## Entries supplied
┄┄┄┄┄┄
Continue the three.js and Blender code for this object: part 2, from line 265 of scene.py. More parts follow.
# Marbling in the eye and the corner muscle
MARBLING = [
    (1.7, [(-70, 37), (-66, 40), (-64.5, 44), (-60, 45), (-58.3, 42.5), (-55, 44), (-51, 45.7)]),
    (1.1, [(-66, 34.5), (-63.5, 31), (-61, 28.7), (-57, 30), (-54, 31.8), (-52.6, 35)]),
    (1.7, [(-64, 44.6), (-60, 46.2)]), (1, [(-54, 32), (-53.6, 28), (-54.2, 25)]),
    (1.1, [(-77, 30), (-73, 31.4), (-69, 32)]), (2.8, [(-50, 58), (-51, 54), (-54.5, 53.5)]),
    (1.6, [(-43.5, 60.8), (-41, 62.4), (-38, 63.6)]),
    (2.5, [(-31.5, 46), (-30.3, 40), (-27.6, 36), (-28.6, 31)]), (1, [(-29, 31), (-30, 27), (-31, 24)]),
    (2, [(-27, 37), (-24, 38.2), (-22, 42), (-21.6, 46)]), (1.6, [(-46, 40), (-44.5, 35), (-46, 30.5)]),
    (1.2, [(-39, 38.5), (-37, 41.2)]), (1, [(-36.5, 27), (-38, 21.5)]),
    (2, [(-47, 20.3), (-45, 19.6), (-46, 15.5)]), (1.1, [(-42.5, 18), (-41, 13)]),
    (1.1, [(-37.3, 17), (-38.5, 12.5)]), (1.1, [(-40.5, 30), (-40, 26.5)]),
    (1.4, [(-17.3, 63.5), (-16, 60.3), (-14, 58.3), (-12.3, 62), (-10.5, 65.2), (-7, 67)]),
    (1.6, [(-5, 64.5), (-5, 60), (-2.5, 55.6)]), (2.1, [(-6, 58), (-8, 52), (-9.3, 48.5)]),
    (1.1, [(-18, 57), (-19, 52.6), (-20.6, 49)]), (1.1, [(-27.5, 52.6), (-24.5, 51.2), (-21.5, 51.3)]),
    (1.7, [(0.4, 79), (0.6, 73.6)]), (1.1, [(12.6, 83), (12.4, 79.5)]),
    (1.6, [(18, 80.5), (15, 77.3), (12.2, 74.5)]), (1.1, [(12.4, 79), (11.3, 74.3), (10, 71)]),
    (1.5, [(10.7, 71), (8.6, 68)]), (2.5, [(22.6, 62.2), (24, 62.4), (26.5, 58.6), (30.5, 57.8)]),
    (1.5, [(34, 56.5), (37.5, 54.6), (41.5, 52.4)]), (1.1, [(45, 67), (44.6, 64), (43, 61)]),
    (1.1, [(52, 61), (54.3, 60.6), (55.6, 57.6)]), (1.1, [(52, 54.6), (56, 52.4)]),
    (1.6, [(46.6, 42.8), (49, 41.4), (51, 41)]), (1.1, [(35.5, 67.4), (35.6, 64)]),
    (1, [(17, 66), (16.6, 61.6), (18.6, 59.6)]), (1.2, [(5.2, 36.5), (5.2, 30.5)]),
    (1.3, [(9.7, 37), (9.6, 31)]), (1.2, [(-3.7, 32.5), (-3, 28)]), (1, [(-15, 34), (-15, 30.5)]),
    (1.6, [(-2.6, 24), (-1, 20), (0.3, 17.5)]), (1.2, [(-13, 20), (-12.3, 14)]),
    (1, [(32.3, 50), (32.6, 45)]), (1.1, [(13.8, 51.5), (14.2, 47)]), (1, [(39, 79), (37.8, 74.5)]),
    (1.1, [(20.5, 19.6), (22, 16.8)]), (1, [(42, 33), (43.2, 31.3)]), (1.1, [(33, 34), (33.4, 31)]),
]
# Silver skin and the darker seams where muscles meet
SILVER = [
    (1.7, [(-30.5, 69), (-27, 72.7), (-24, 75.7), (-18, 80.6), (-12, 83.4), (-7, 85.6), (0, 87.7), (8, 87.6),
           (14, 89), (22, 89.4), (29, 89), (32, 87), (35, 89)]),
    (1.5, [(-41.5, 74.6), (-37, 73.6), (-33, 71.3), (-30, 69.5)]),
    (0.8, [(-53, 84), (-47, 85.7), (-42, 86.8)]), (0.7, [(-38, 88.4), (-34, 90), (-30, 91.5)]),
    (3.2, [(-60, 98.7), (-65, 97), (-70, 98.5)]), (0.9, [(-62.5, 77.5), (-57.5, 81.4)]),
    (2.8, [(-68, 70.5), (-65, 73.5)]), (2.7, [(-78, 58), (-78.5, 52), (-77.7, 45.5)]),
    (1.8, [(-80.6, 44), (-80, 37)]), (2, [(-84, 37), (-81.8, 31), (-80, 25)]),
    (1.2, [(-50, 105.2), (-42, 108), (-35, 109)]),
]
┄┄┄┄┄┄
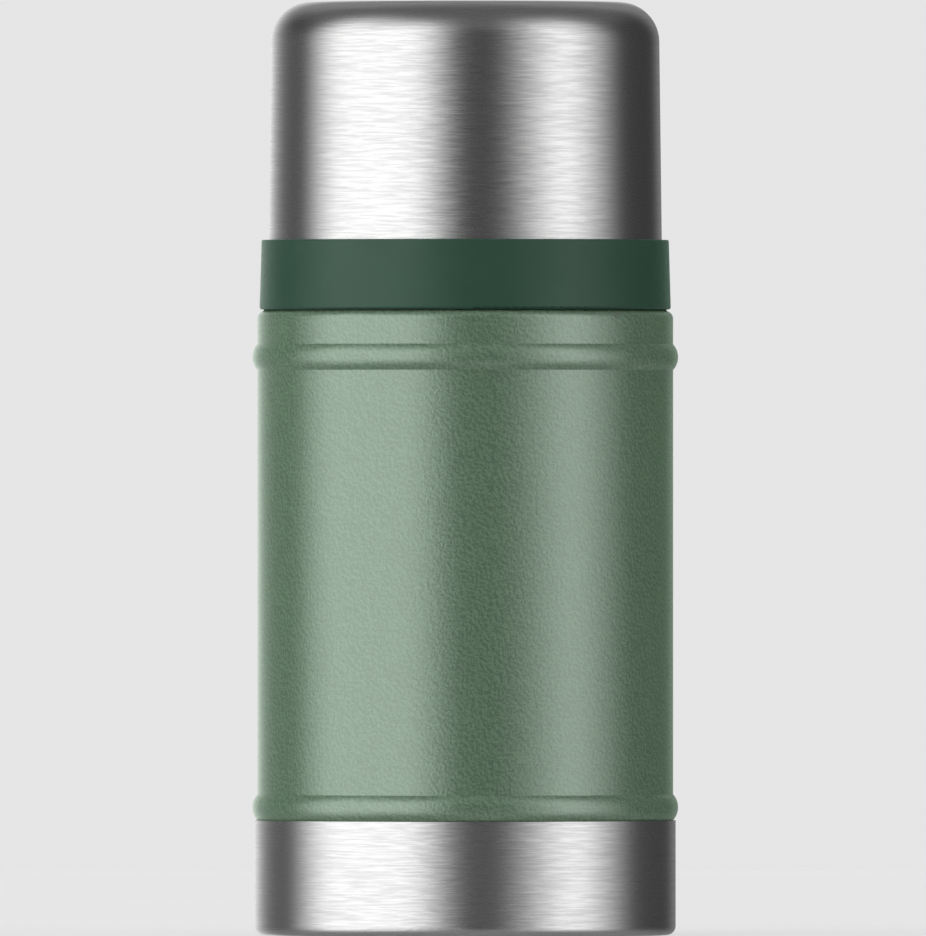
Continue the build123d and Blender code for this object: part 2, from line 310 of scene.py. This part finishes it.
┄┄┄┄┄┄
## Prompt
Looking at the records above, say how many lines hold the string "object". Write nothing but the number.

## The output
2